I met Kevin on the dating website Silver Singles, a week before I got the life-shattering news that my daughter had landed in the ER with Covid. Both Kevin and I are 63 years old and seeking a soul mate who loves life and music. Kevin captured my heart right away when he wrote me, “Every day is a living prayer.”  

 

When I met him, he was living in the Southeast, a few hours from my place in Asheville. We emailed, Zoomed, and then he flew out to visit. Not only were we compatible in so many ways, but we both knew right away that we had found our soul’s home in one another.

 

Within weeks, we were engaged.

In a month, we will be married.

 

Three weeks ago, Kevin packed up his house and mine, put most everything into storage, and made the long trek to California in his van, towing my car. He drove tirelessly across the country, with the single aim to be at my side and bring me love and comfort in these painful days. 

 

Kevin also brought some of the best guitar music I had ever heard. For 50 years, he has been playing rock, blues and country-Western guitar…and I am honored to be at his side every night to hear his elaborate, hypnotic riffs.

 

We have been playing and writing songs together– and although he has been a musician for 50 years to my one and a half years on keyboard, he never acts superior to me. He tells me, “Music is for everyone. It is a gift from the Creator to enjoy and to express. I have more experience, but you have a love for music. That’s all you need. Just takes a note or two to build a melody. Music belongs to all of us.”

 

The music that now fills my days has kept me from drowning in despair and keeps me full of hope and light. 

 

In the coming months, lifeafterlife.com will be featuring a series of blogs that honors music as medicine and spiritual practice.

 

These blogs will share the music and perspectives of near death experiencers for whom music was a major part of the journey to the afterlife. The Music & Spirit Series will also include posts by Jim Duncan, my collaborator in the NDE Song Project which launched a few months ago and for which we are seeking submissions. (Have you had a spiritually transformative experience and would like a song written and produced about your story? Find out more here.)

 

These have been painful months for me– and I have left so much behind in my home of Asheville, North Carolina to be near my mother and daughter here in the San Francisco Bay Area.

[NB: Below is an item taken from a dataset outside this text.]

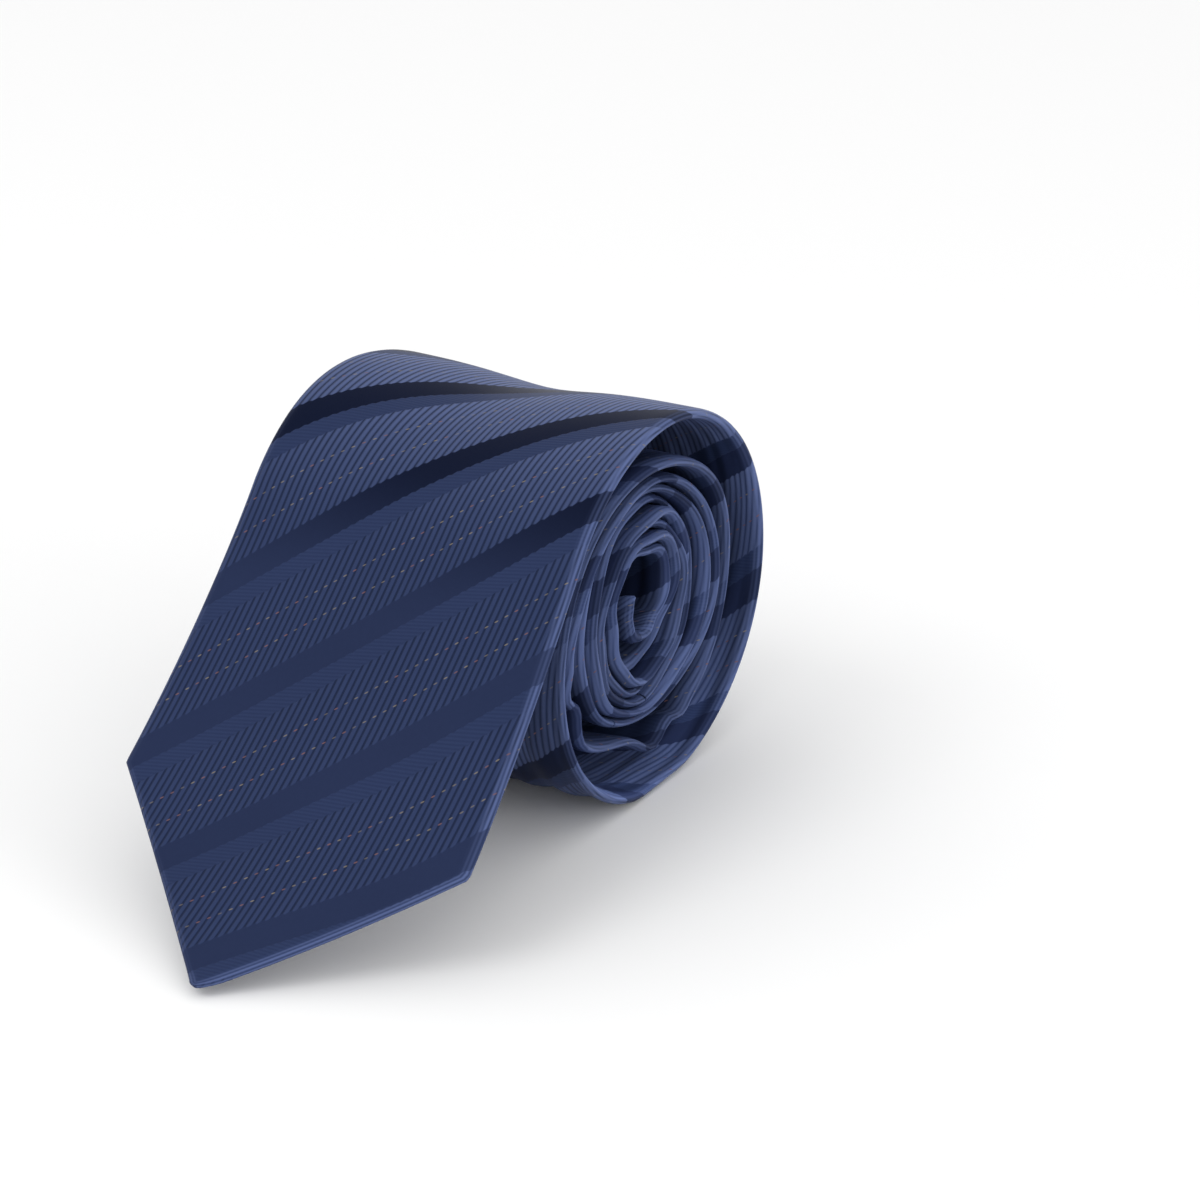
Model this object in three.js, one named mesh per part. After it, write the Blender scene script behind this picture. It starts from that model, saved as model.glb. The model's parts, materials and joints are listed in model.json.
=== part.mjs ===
// A necktie rolled up from its narrow end, with the point of the wide blade hanging off the roll.
//
// Every piece is drawn flat and then carried onto the roll. Flat places are (s, x, n): s runs along the tie
// from the blade's point, x across it, and n outwards from the front silk, so the back lies at n < 0.
// Millimetres and degrees; +X runs along the roll, -Y towards the blade's point, +Z up.
import * as THREE from 'three';

// The tie, laid flat.
const tieLength = 1450;
const bladeWidth = 85;
const neckWidth = 36;
const tailWidth = 50;
const bladeLength = 720;
const tailLength = 430;
const pointHalfWidth = 1.6;
const pointSkew = 2.6;

// Cloth and thread.
const silkThickness = 0.4;
const interliningThickness = 1.0;
const tippingThickness = 0.2;
const plyClearance = 0.1;
const sideClearance = 0.8;
const threadThickness = 0.3;
const seamGap = 0.9;
const cutGap = 0.3;
const tailEndLength = 215;

// The back: hems round the point, the flaps that close above it, and the tack where they meet.
const hemWidth = 9;
const flapSpread = 38;
const tackLength = 3;
const tackWidth = 8;
const tackThickness = 0.4;
const tackToFold = 8;

// The keeper that holds the narrow end when the tie is worn.
const keeperFromPoint = 265;
const keeperWidth = 48;
const keeperHeight = 12;
const keeperSlot = 0.7;
const keeperThickness = 0.5;
const keeperFoot = 3;
const keeperStitchLength = 8;

// The roll.
const coreRadius = 10;
const wrapGap = 0.45;
const looseGap = 7.8;
const looseTurns = 1.2;
const easingTurns = 1.2;
const coreRise = 3.5;
const flattening = 0.97;
const takeOffAngle = -49;
const stepAngle = 15;
const tightStepAngle = 30;
const firstStepAngle = -52.5;
const foldToRoll = 21;
const restDepth = 0.9;
const pointHeight = 2.4;
const pointShift = 3.8;
const rimInset = 0.4;
const rimDrift = 6.4;
const rimDriftLength = 265;
const bladeSteps = 8;

// Sizes that follow from those.
const tieThickness = 2 * silkThickness + interliningThickness + tippingThickness + 3 * plyClearance;
const bladePoint = bladeWidth / 2;
const tailPoint = tailWidth / 2;
const hemAcross = hemWidth * Math.SQRT2;
const slitHalf = threadThickness + 0.5 * cutGap;
const bladeFlapsMeet = bladePoint + flapSpread;
const tailFlapsMeet = tieLength - tailPoint - flapSpread * (tailWidth / bladeWidth);
const foldLine = bladeFlapsMeet + tackLength + tackToFold;
const freeLength = foldLine + foldToRoll;
const tailStart = tieLength - tailLength;
const tailCut = tieLength - tailEndLength;
const windPitch = tieThickness + wrapGap;
const loosePitch = tieThickness + looseGap;
const interliningInset = silkThickness + sideClearance;
const interliningTop = -(silkThickness + plyClearance);
const tippingTop = interliningTop - interliningThickness - plyClearance;
const radians = THREE.MathUtils.degToRad;

const cloth = (color, roughness) => new THREE.MeshStandardMaterial({ color, roughness, metalness: 0 });
const silk = cloth('#374269', 0.45);
const lining = cloth('#232a4a', 0.4);
const canvas = cloth('#d8d2c2', 0.9);
const thread = cloth('#2a3156', 0.6);

// Widths ------------------------------------------------------------------------------------------------

/** Straight-line value between (a, va) and (b, vb), held at the ends. */
function ramp(s, a, va, b, vb) {
  const share = THREE.MathUtils.clamp((s - a) / (b - a), 0, 1);
  return va + (vb - va) * share;
}

/** Distance from the centreline to one long edge. The corner of the point is further back on the left. */
function halfWidth(s, side) {
  const bladeCorner = bladePoint - side * pointSkew;
  if (s < bladeCorner) {
    return ramp(s, 0, pointHalfWidth, bladeCorner, bladeWidth / 2);
  }
  if (s < bladeLength) {
    return ramp(s, bladeCorner, bladeWidth / 2, bladeLength, neckWidth / 2);
  }
  const tailCorner = tieLength - tailPoint;
  if (s < tailCorner) {
    return ramp(s, tailStart, neckWidth / 2, tailCorner, tailWidth / 2);
  }
  return ramp(s, tailCorner, tailWidth / 2, tieLength, pointHalfWidth);
}

/** Distance from the centreline to a back flap's edge: the hems part round each point. */
function flapEdge(s, side) {
  const hemmed = halfWidth(s, side) - hemAcross;
  const closing = s < tieLength / 2
    ? ramp(s, bladePoint, bladeWidth, bladeFlapsMeet, slitHalf)
    : ramp(s, tailFlapsMeet, slitHalf, tieLength - tailPoint, tailWidth);
  return Math.max(slitHalf, Math.min(hemmed, closing));
}

/** Where the tie's centreline lies across the roll: the right-hand edges are kept nearly in line. */
function centreline(s) {
  const onRoll = Math.max(s, freeLength);
  const drift = rimDrift * (1 - Math.exp(-(onRoll - freeLength) / rimDriftLength));
  const rim = halfWidth(freeLength, 1) - rimInset - drift;
  const lead = pointShift * Math.max(0, 1 - s / freeLength);
  return rim - halfWidth(onRoll, 1) + lead;
}

// The path of the front silk, seen from the end of the roll ---------------------------------------------

/** How much tighter the roll is after some turns from where the blade leaves it. */
function tightening(turns) {
  const easing = THREE.MathUtils.clamp(turns - looseTurns, 0, easingTurns);
  const tight = Math.max(0, turns - looseTurns - easingTurns);
  const loose = Math.min(turns, looseTurns);
  const change = (windPitch - loosePitch) / easingTurns;
  return loosePitch * loose + loosePitch * easing + (change * easing * easing) / 2 + windPitch * tight;
}

/** A point of the spiral, before it is set on the floor. */
function spiralPoint(turns, outerRadius) {
  const angle = radians(takeOffAngle) + turns * 2 * Math.PI;
  const radius = outerRadius - tightening(turns);
  const rise = coreRise * THREE.MathUtils.smoothstep(turns, looseTurns - 0.3, looseTurns + easingTurns);
  return new THREE.Vector2(
    (radius * Math.sin(angle)) / flattening,
    radius * Math.cos(angle) * flattening + rise,
  );
}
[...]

A man named Kevin, his guitar, a beloved music teacher, and my keyboards have illuminated my life, giving me the strength to keep going.

 

The light of Heaven lives in music and…, gratefully, in Kevin’s kiss.

 

 

P.S. Kevin found a bridal dress tucked away in one of my mom's upstairs closets. We just found out she wore this dress when she and my father renewed their vows many years ago. It fits me perfectly. My parents' love legacy continues.